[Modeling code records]
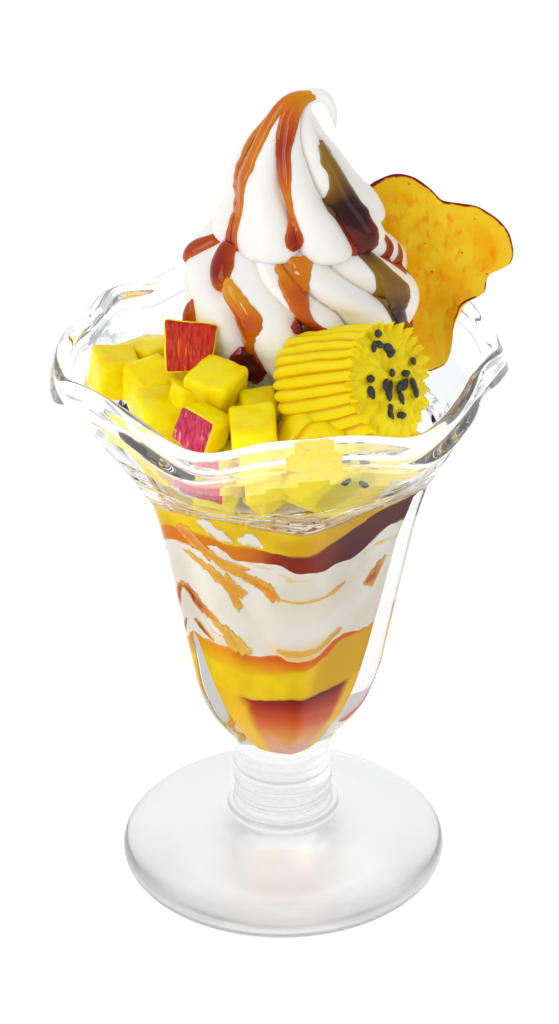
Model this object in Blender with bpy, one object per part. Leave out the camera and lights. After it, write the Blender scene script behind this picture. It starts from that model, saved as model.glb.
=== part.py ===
"""Sweet potato parfait in its six-sided footed glass.

Sizes are in millimetres and are scaled to metres as each mesh is made. +Z is up, the origin is
the centre of the foot's underside, and the piped cream and the diced potato face -Y.
Each layer, each topping and the glass is one closed solid with a small gap to its neighbours.
"""

import math
import random

import bmesh
import bpy
from mathutils import Euler, Vector

MM = 0.001
GAP = 0.3                       # clearance between touching pieces

# Glass: a turned foot and stem, a six-sided bowl and a waved rim.
SIDES = 6
SEGMENTS = 36                   # facets round the glass, a multiple of twice the six sides
HEX_TURN = math.radians(8.5)    # direction of the first rim tip; the ridges stand midway between
OUTER_SHARPNESS = 30.0          # exponents of the rounded hexagons, outside and inside
CAVITY_SHARPNESS = 12.0
FOOT_RADIUS = 38.1
FOOT_EDGE = 4.0
FOOT_FLAT_INSET = 1.5           # the flat underside stops this far short of the edge
FOOT_DOME = ((30.0, 5.2), (21.0, 8.0), (15.5, 10.2))
COLLAR_RADIUS = 13.3
COLLAR_Z = 13.0
COLLAR_ROUNDING = 1.5
STEM_RADIUS = 11.2
STEM_RINGS = (17.0, 20.5, 25.0)
STEM_RING_HEIGHT = 0.4
STEM_RING_HALF_WIDTH = 1.0
SHOULDER_Z = 106.0
RIM_RADIUS = 47.1               # mean radius of the lip's centre line
RIM_Z = 132.6
RIM_TIP_OUT = 1.4               # the six tips lean outward and hang lower than the ridges
RIM_TIP_DROP = 1.5
RIM_SECOND_OUT = -0.3           # a second wave sharpens the tips
RIM_SECOND_DROP = 0.65
# The lip in section, (outward, upward) from its centre line: up the outer band, over the bead
# and down inside.
LIP_SECTION = ((0.2, -6.2), (1.9, -5.4), (2.7, -4.3), (2.6, -3.0), (1.9, -0.9), (1.6, 0.4), (0.8, 1.2),
               (-0.1, 1.5), (-1.0, 1.1), (-1.7, 0.2), (-1.9, -1.2), (-2.4, -4.2))
FLARE_REACH = 0.8               # under 1, the flare spreads faster than it climbs
FLARE_STEPS_OUTSIDE = (0.12, 0.3, 0.5, 0.75)
FLARE_STEPS_INSIDE = (0.75, 0.5, 0.25)
STEM_TO_HEXAGON = 12.0          # height over which the round stem turns six-sided
CAVITY_ROUND_TO = 105.0         # the cavity is round up to a ledge, and six-sided at the shoulder
# (height, radius over a ridge) of the bowl from the stem to the shoulder, and of its cavity
BOWL_STATIONS = ((30.0, 11.2), (33.0, 11.9), (36.0, 13.6), (40.0, 16.7), (46.0, 20.5), (54.0, 23.5),
                 (64.0, 25.6), (76.0, 28.0), (88.0, 30.4), (98.0, 32.6), (SHOULDER_Z, 35.0))
CAVITY_STATIONS = ((32.5, 2.5), (35.0, 4.4), (38.5, 6.2), (42.0, 8.2), (47.0, 10.8), (54.0, 13.4),
                   (64.0, 15.7), (76.0, 18.2), (88.0, 20.5), (CAVITY_ROUND_TO, 25.0), (SHOULDER_Z, 30.6))

# Layers, bottom to top: name, height of the top over the axis, its slope toward +X, its waves.
LAYERS = (
    ("caramel_bottom", 53.6, 0.04, 0.4),
    ("potato_paste_lower", 62.0, 0.12, 0.6),
    ("caramel_middle", 66.4, 0.06, 0.5),
    ("soft_serve_middle", 93.2, 0.04, 0.8),
    ("caramel_upper", 98.4, 0.12, 0.6),
    ("potato_paste_upper", 104.0, 0.02, 0.3),
)
WAVES_ROUND_A_LAYER = 3
LAYER_EDGE = 1.5                # least height between a layer's rings at the wall

# Soft serve swirl standing on the upper paste.
SWIRL_FOLDS = 7
SWIRL_TWIST = math.radians(-150.0)
SWIRL_SEGMENTS = 42
# (height, mean radius, depth of the folds) of the base, the lower coil, the waist and the cone
SWIRL_STATIONS = (
    (105.2, 23.6, 0.0), (110.5, 28.3, 0.2), (115.5, 29.4, 0.3), (119.5, 27.6, 0.5), (128.0, 24.4, 1.2),
    (135.0, 24.0, 1.7), (141.0, 24.2, 1.9), (146.0, 24.0, 2.0), (150.0, 22.2, 1.9), (153.5, 19.4, 1.6),
    (157.0, 17.2, 1.6), (161.0, 16.2, 1.8), (166.0, 14.6, 1.7), (170.0, 12.8, 1.5), (174.0, 10.7, 1.2),
    (178.0, 8.4, 0.9), (182.0, 6.0, 0.5), (186.0, 4.3, 0.2), (189.0, 3.0, 0.0), (191.5, 1.2, 0.0),
)
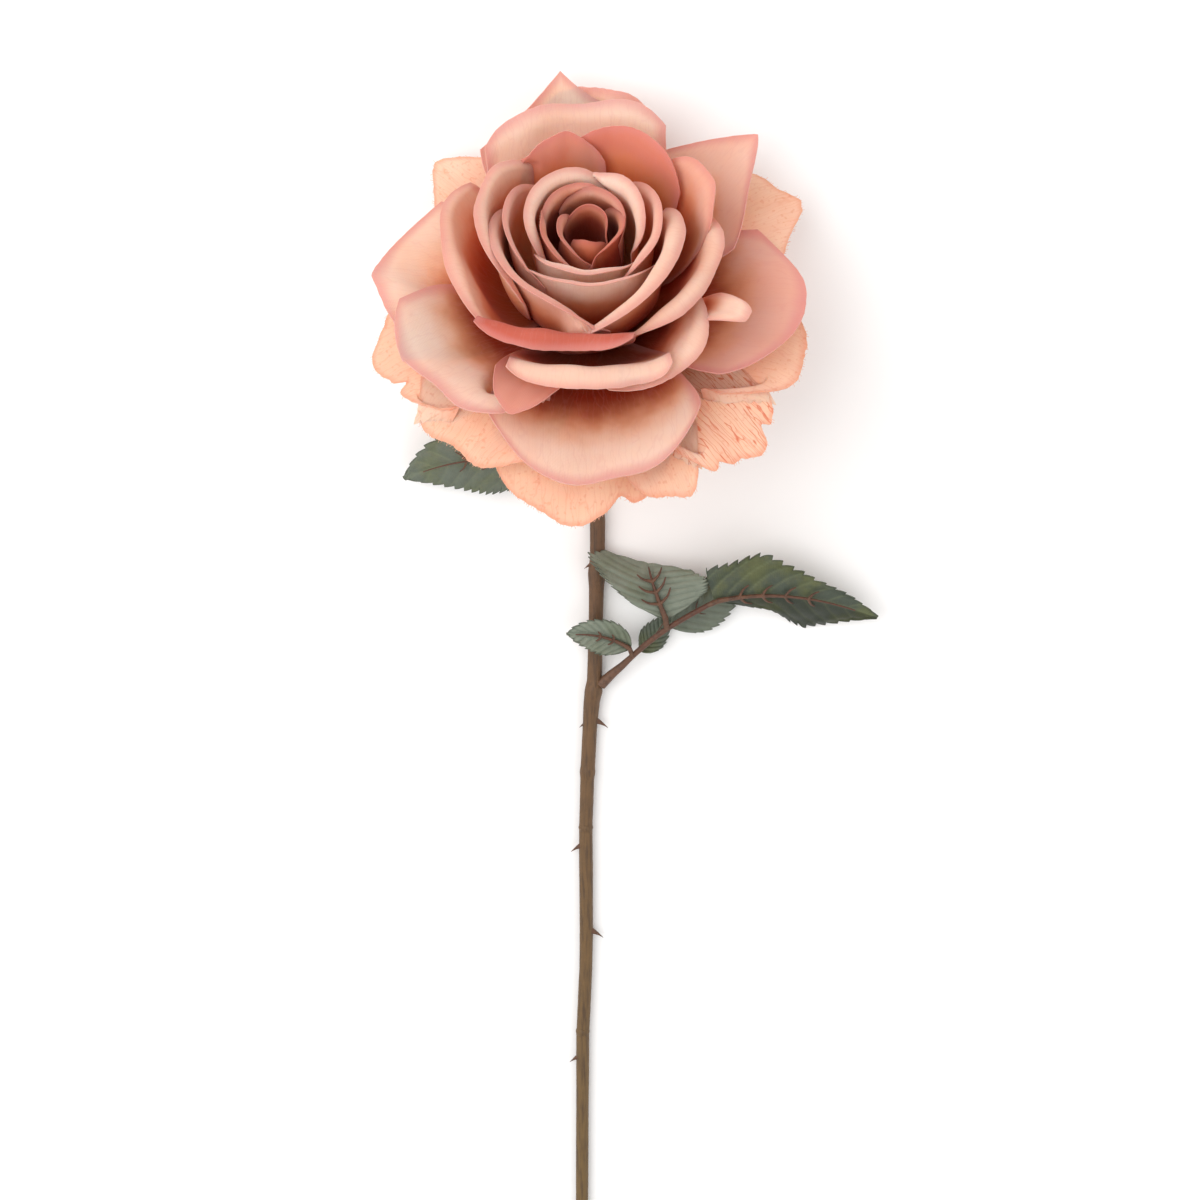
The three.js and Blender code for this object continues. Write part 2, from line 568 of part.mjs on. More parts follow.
const rose = new THREE.Group();
rose.add(bloom);
add(rose, "stem", stem, brownPlastic);
add(rose, "spray_stalk", mainBody(spray.subtract(stemRoom)), brownPlastic);
add(rose, "lone_stalk", mainBody(loneRib.subtract(stemRoom)), brownPlastic);
for (const [name, leaf] of Object.entries(LEAVES)) add(rose, name, leafBlade(leaf), leafCloth);

// The part's origin is the middle of its footprint, on the table.
rose.updateMatrixWorld(true);
const box = new THREE.Box3().setFromObject(rose, true);
const middle = box.getCenter(vec(0, 0, 0));
const group = new THREE.Group();
rose.position.set(-middle.x, -middle.y, -box.min.z);
group.add(rose);

export default group;
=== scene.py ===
"""Artificial cut rose: open cloth bloom, moulded calyx, sleeved stem, leaf spray and single leaf."""

import math
from functools import cache

import bpy
import numpy as np
from mathutils import Matrix, Vector
from mathutils.bvhtree import BVHTree


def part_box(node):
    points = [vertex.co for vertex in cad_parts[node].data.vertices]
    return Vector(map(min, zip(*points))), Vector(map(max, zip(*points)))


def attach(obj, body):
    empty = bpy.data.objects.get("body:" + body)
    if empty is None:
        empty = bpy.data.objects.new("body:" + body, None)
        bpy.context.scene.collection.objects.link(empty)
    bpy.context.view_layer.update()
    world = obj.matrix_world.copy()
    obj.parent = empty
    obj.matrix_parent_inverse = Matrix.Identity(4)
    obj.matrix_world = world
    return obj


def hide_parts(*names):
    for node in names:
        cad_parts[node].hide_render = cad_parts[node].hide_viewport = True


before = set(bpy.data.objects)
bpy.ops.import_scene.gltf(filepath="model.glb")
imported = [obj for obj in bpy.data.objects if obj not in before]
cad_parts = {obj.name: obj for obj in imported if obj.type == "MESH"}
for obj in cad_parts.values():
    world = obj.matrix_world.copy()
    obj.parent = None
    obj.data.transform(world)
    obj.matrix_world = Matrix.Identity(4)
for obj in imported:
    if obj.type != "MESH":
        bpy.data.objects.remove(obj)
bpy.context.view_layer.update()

bl_info = {
    "name": "Cut Rose",
    "version": (1, 0, 0),
    "blender": (4, 5, 0),
    "location": "View3D > Sidebar > Rose",
    "description": "Builds an artificial cut rose over its measured frame",
    "category": "Add Mesh",
}

MM = 0.001
BODY = "root"

# ---- measured layout, in millimetres before the move into the frame ----
BLOOM_HEIGHT = 32
BLOOM_RISE = 47  # degrees, from the table up to the bloom's axis
FOOT_RADIUS = 2  # where the first petal starts, and how far out and down each one starts after it
FOOT_STEP = 0.2
FOOT_HEIGHT = 3
FOOT_DROP = 0.15
FOOT_WIDE = 0.14  # a petal's foot as a share of its half width, and where it is widest
WIDEST_AT = 0.72
CALYX_LENGTH = 14
HIP_RADIUS = 7
SEPALS = 5
SEPAL_LENGTH = 26
STEM_TOP_RADIUS = 2.65
STEM_CUT_RADIUS = 2.1
STEM_CUT_Y = -345
RIB_CLEAR = 0.57  # from a blade's middle up to its rib's underside
FLOOR_EASE = 2.5  # below this height cloth bends up to stay on the table
CLOTH_MAP = 100  # millimetres across the cloth's UV map

# Petals from the heart outwards.  az: where it points; reach, height: its tip; lift, tip: slopes;
# in, out: how far each slope is kept; wide: half width; foot, cup: curl across; drop, round: how
# the rim falls to the sides; lean: one corner longer; roll: rim turned out from rollAt on; spiral:
# one side further out; blush: how rosy; veined: how strong its veins; notches: tears in the rim.
OUTER = {
    "lift": 5, "tip": 8, "in": 0.4, "out": 0.4, "foot": 85, "cup": 25, "drop": 0.3,
    "round": 2.4, "lean": 0, "roll": 0, "rollAt": 0.88, "spiral": 0,
}
GUARD = {**OUTER, "tip": -15, "foot": 80, "cup": 10, "round": 3}
MID = {
    **OUTER, "lift": 12, "tip": 60, "in": 0.5, "out": 0.35, "foot": 90, "cup": 60,
    "drop": 0.25, "round": 2.6, "roll": 60,
}
LOW = {**MID, "lift": 5, "tip": 50, "cup": 25}
CUP = {
    **MID, "lift": 25, "tip": 95, "in": 0.42, "foot": 150, "cup": 120, "drop": 0.2,
    "roll": 50, "rollAt": 0.9,
}
HEART = {**CUP, "lift": 50, "foot": 120, "cup": 140, "roll": 45}
RINGS = {"heart": HEART, "cup": CUP, "mid": MID, "low": LOW, "outer": OUTER, "guard": GUARD}


def petal(az, reach, height, wide, **other):
    return dict(az=az, reach=reach, height=height, wide=wide, **other)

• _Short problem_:
Print the lines from the line with "on the table." to the line with "points = [vertex.co" exactly, and print nothing else. Both of those lines are included.

• _The reply_:
// The part's origin is the middle of its footprint, on the table.
rose.updateMatrixWorld(true);
const box = new THREE.Box3().setFromObject(rose, true);
const middle = box.getCenter(vec(0, 0, 0));
const group = new THREE.Group();
rose.position.set(-middle.x, -middle.y, -box.min.z);
group.add(rose);

export default group;
=== scene.py ===
"""Artificial cut rose: open cloth bloom, moulded calyx, sleeved stem, leaf spray and single leaf."""

import math
from functools import cache

import bpy
import numpy as np
from mathutils import Matrix, Vector
from mathutils.bvhtree import BVHTree


def part_box(node):
    points = [vertex.co for vertex in cad_parts[node].data.vertices]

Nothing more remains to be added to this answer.